WITH Lent starting on Ash Wednesday next week, political aspirants are urged to abstain from political mudslinging, said a church official yesterday.
Ash Wednesday, which falls on Feb. 17, is a time for fasting and repentance for all Catholics, said Msgr. Esteban Binghay.
Aside from Catholics, he added, aspiring politicians who will be courting votes from now until May 8 should respect the sanctity of the Lenten Season.
“If Catholics are obliged to fast and abstain during Lent, political aspirants are also urged to fast and abstain from telling lies, overspending and buying votes,” said Binghay.
He asked candidates to refrain from mudslinging.
Ash Wednesday, which commemorates Jesus Christ’s entry to Jerusalem, reminds everyone, including those in power and those aspiring for power, that life is temporary, said Binghay.
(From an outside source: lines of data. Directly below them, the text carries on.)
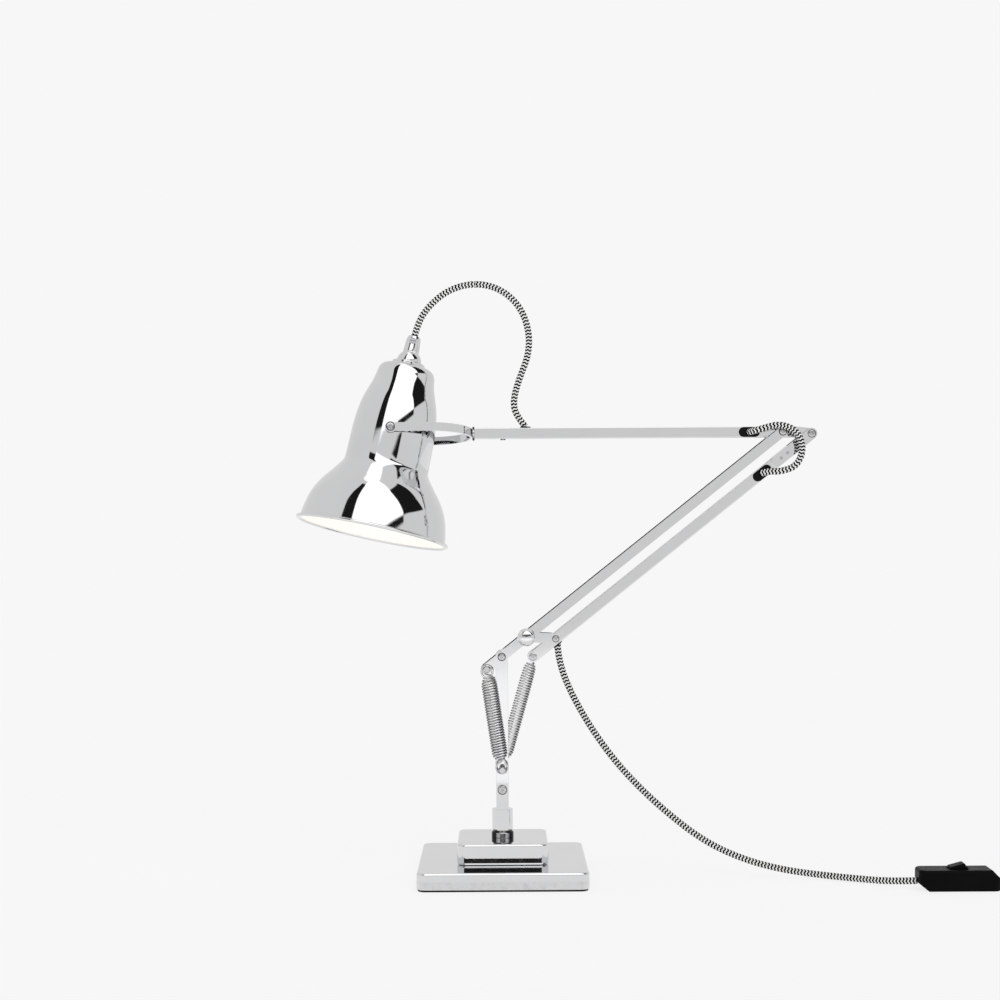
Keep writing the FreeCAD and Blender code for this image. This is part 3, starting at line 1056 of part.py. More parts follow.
def make_plug(start, heading):
    axis = V(heading.x, heading.y, 0).normalize()
    relief = turned([(FLEX_R, 0), (FLEX_R + 1.4, 0), (FLEX_R + 3.4, PLUG_RELIEF_LENGTH),
                     (FLEX_R, PLUG_RELIEF_LENGTH)], start, axis)
    inside = Part.makeCylinder(FLEX_R, PLUG_RELIEF_LENGTH, start, axis)
    add("plug_strain_relief", solid(relief.fuse(inside)))
    face = start + axis * PLUG_RELIEF_LENGTH
    body = turned([(0, 0), (PLUG_R * 0.5, 0), (PLUG_R * 0.86, 7), (PLUG_R * 0.86, PLUG_BODY_LENGTH - 13),
                   (PLUG_R, PLUG_BODY_LENGTH - 9), (PLUG_R, PLUG_BODY_LENGTH), (0, PLUG_BODY_LENGTH)],
                  face, axis)
    side = V(-axis.y, axis.x, 0)
    tip = face + axis * PLUG_BODY_LENGTH
    straight = PLUG_PIN_LENGTH + PLUG_PIN_ROOT - PLUG_PIN_R
    for sign in (-1, 1):
        foot = tip + side * (sign * PLUG_PIN_SPACING / 2) - axis * PLUG_PIN_ROOT
        pin = Part.makeCylinder(PLUG_PIN_R, straight, foot, axis)
        pin = solid(pin.fuse(Part.makeSphere(PLUG_PIN_R, foot + axis * straight)))
        body = body.cut(pin)
        add("plug_pins", pin)
    add("plug_body", solid(body))


def main():
    make_base()
    make_socket()
    make_post()
    make_lower_arm()
    make_knob()
    make_cross_links()
    make_control_rod()
    make_upper_arm()
    make_fork()
    make_shade()
    make_holder()
    make_springs()
    make_held_flex()
    make_switch()
    plug_start, plug_heading = make_power_flex()
    make_plug(plug_start, plug_heading)
    os.makedirs("parts", exist_ok=True)
    for name, solids in nodes.items():
        shape = solids[0] if len(solids) == 1 else Part.makeCompound(solids)
        shape.exportStep(os.path.join("parts", f"{name}.step"))
        print(f"{name}: {len(shape.Solids)} solid(s), valid {shape.isValid()}, volume {shape.Volume:.0f}")
    print(len(nodes), "nodes")


main()
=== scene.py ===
import json
import math

import bmesh
import bpy
from mathutils import Matrix, Vector


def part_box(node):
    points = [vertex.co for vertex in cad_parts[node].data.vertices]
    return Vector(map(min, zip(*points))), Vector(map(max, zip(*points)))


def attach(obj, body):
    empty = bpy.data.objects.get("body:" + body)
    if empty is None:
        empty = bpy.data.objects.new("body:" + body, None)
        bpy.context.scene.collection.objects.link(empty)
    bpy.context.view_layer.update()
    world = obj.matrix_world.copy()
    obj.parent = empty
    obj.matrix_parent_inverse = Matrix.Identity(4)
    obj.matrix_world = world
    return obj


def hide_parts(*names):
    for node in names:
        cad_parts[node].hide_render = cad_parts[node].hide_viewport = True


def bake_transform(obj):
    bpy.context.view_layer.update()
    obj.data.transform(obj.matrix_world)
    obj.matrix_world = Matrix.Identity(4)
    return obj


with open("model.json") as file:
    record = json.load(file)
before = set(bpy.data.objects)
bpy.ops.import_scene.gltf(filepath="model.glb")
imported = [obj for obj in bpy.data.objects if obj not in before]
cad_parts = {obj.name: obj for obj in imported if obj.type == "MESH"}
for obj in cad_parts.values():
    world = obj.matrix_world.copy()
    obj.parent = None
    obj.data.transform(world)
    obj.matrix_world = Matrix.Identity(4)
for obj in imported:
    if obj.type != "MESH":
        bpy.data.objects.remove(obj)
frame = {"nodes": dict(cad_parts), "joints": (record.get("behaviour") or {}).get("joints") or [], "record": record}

bl_info = {
    "name": "Swing Arm Desk Lamp",
    "version": (1, 0, 0),
    "blender": (4, 5, 0),
    "location": "3D View > Sidebar > Lamp",
    "description": "Finishes the desk lamp: chrome, woven flex, springs, switch, plug and studio",
    "category": "Object",
}

MM = 0.001
TINY = 0.001 * MM  # points nearer than this are one point
JOINTS = {joint["name"]: joint for joint in frame["joints"]}
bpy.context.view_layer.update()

# Places that the frame gives
TILT_PIVOT = Vector(JOINTS["shade_tilt"]["pos_m"])
ELBOW = Vector(JOINTS["elbow"]["pos_m"])
MAIN_PIVOT = Vector(JOINTS["lower_arm_raise"]["pos_m"])
KNOB_PIVOT = Vector(JOINTS["knob_turn"]["pos_m"])
SPRING_ANCHOR = Vector(JOINTS["outer_spring_swing"]["pos_m"])
ROD_END = Vector(JOINTS["centre_spring_swing"]["pos_m"])
TAIL_PIVOT = Vector(JOINTS["rod_tail"]["pos_m"])
ARM_FRONT = Vector(JOINTS["head_swivel"]["pos_m"])
ARM_DIRECTION = Vector((ELBOW.x - MAIN_PIVOT.x, 0, ELBOW.z - MAIN_PIVOT.z)).normalized()
SPRING_PIN = MAIN_PIVOT - ARM_DIRECTION * 19.0 * MM

# The shade's own frame: +Z along its axis, origin on the tilt pivot
SHADE_ROLL = math.radians(-6.4)
SHADE_TILT = math.radians(12.0)
SHADE_FRAME = (Matrix.Translation(TILT_PIVOT) @ Matrix.Rotation(SHADE_ROLL, 4, "X")
               @ Matrix.Rotation(SHADE_TILT, 4, "Y"))
NECK_TOP = 70.0 * MM

# Outlines of the spun pieces: radius, and drop below the top of the neck, in millimetres
SHADE_OUTLINE = [
    (5.2, 0), (14, 0), (23.5, 0), (28.6, 5), (29.8, 15), (33.2, 26), (38.2, 40), (41.4, 62), (42.0, 88),
    (42.2, 103), (43.6, 106.5), (52.4, 118.5), (60.6, 128.5), (68.4, 143), (72.2, 159), (73.8, 170.5),
]
BULB_OUTLINE = [
    (0, 122.9), (9, 122.9), (22, 119), (30.2, 106), (31, 91), (26.5, 76), (19, 64), (15.5, 52),
    (14.0, 44), (13.1, 39.9),
]

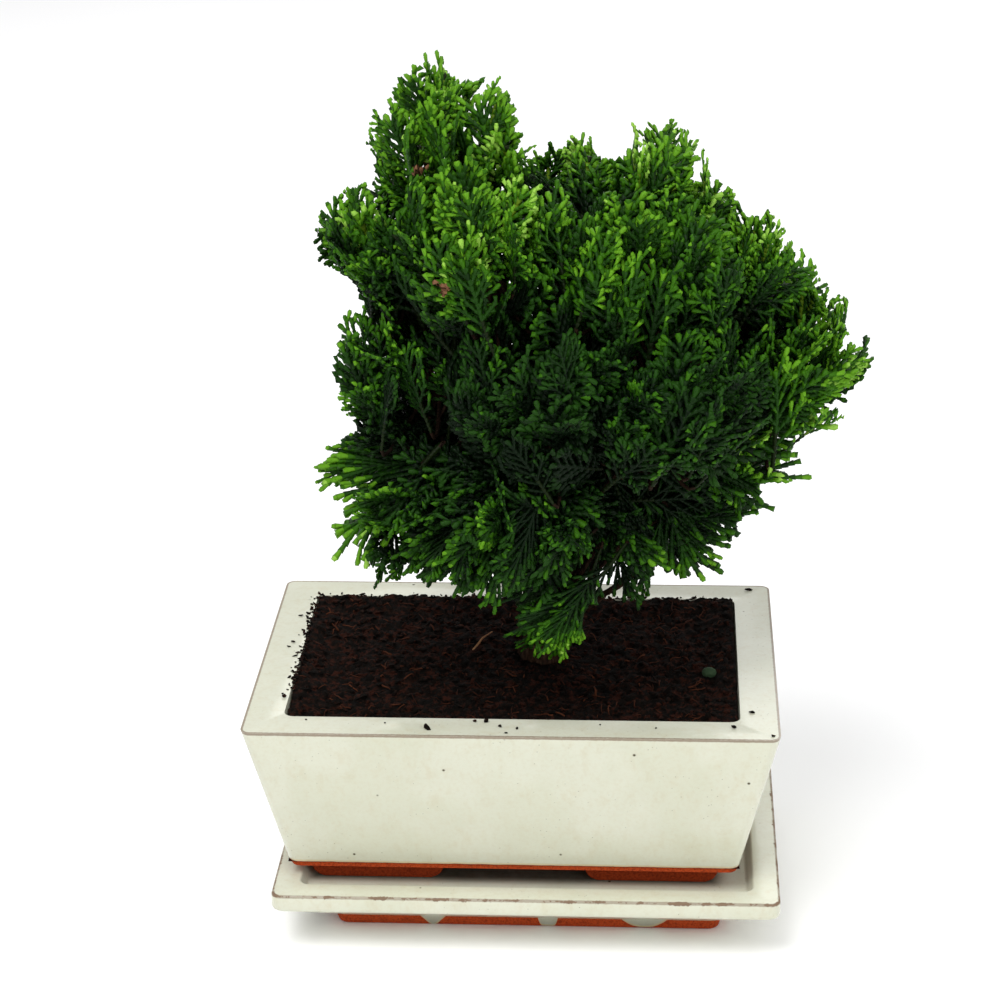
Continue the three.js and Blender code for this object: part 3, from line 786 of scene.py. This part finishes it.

“Remember, man, you are dust and to dust you shall return,” he said.
Binghay, a Canon lawyer, said that Ash Wednesday opens the Lenten Season and is a time for Catholics to fast or abstain from eating meat on Fridays or even eating more. The sick and those too young or too old are exempted from this practice.
On the eve of Ash Wednesday, parishes collect palms, usually from the previous year’s Palm Sunday, and burn them down to ashes. These are then used to mark the foreheads of the faithful.
As the priest makes a cross of ash on one’s forehead, he says, “Turn away from sin and be faithful to the Gospel.”
Palm Sunday is celebrated after 40 days to open the Holy Week; this year, that week begins on March 28 and ends on Easter Sunday, April 4.
In celebrating Lent, Binghay said, Catholics are urged to practice self-sacrifice and self-denial, and to do away with things that are unimportant.